The most promising solution is to make use of the water-splitting reactions, i.e., the hydrogen evolution reaction (HER) and the oxygen evolution reaction (OER), to produce hydrogen from water and electricity. Currently, this is not an economically viable solution, as it requires the use of precious metals (e.g., platinum) as electrocatalysts. A key green energy initiative is the discovery of efficient, stable, and Earth-abundant electrocatalysts for water splitting. This would provide a pathway to use water (as opposed to natural gas) as a feedstock for hydrogen production. The KU invention provides a simple and inexpensive method for producing such a catalyst.
This technology is useful for the cost-effective production of hydrogen from water. It could be employed on an industrial scale or for point-of-use production.
Using an easy and inexpensive solution processing method, the FeS2 catalyst can be synthesized with different nano-morphologies (1D nano-wires and 2D nano-discs) by adjusting the initial sulfur concentration.The nano-disc structure is approximately 100-200 nm wide (about 1000 times smaller than the width of a human hair) and only about 5 nm thick (about 1000 times smaller than a single human red blood cell).

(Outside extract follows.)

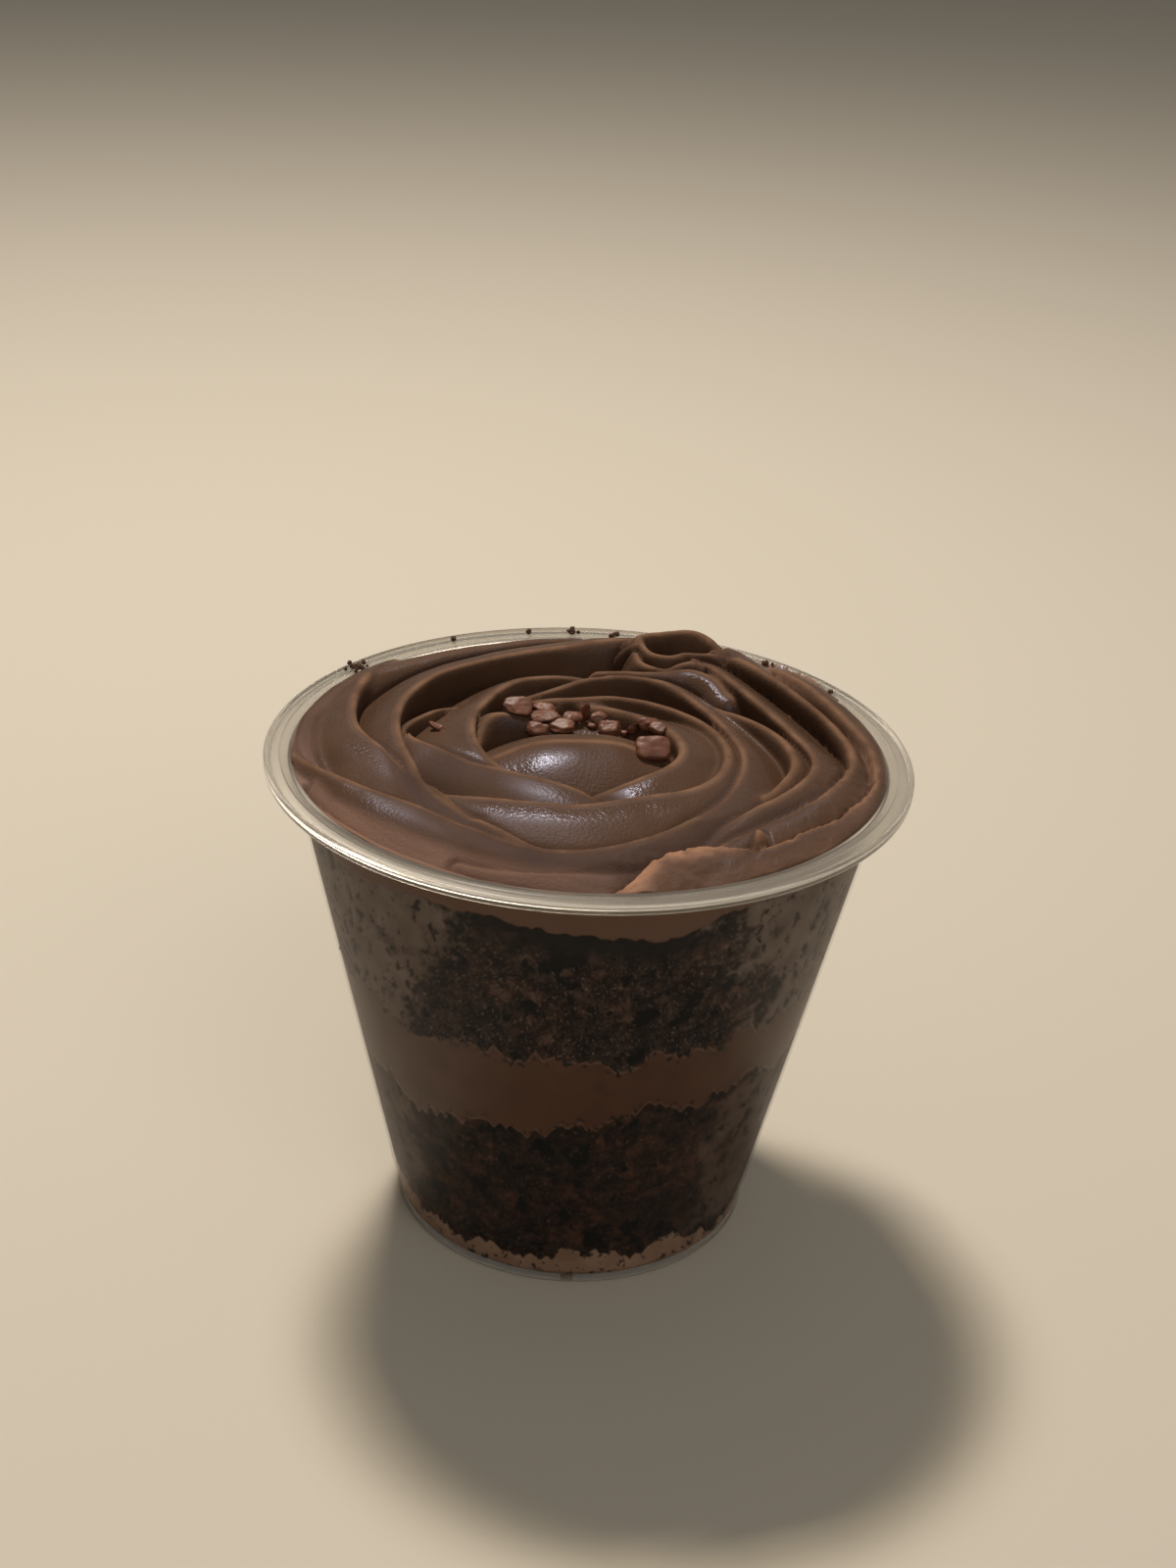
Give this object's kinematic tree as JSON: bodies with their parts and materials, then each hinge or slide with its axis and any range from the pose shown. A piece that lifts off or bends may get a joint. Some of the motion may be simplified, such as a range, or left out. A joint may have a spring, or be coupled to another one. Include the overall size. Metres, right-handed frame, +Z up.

Experiments have shown that this structure has particularly good electrochemical activity – similar to platinum – and is stable in neutral pH conditions.
The KU innovation enables economical production of hydrogen without requiring rare and expensive noble metals as catalysts. Lowering the cost of hydrogen production will increase adoption of sustainable energy sources and allow point-of-use production to eliminate storage and transportation dangers.
Previous methods for producing iron sulfides with atomic layer thickness have relied on chemical vapor deposition
(CVD), electrodeposition, techniques requiring high temperature sulfurization, and/or a brute force cleavage. This method utilizes a solution hot-injection method, analogous to a previously reported iron sulfide synthesis, to create unique hyperthin iron sulfide nanostructures with atomic layer thickness.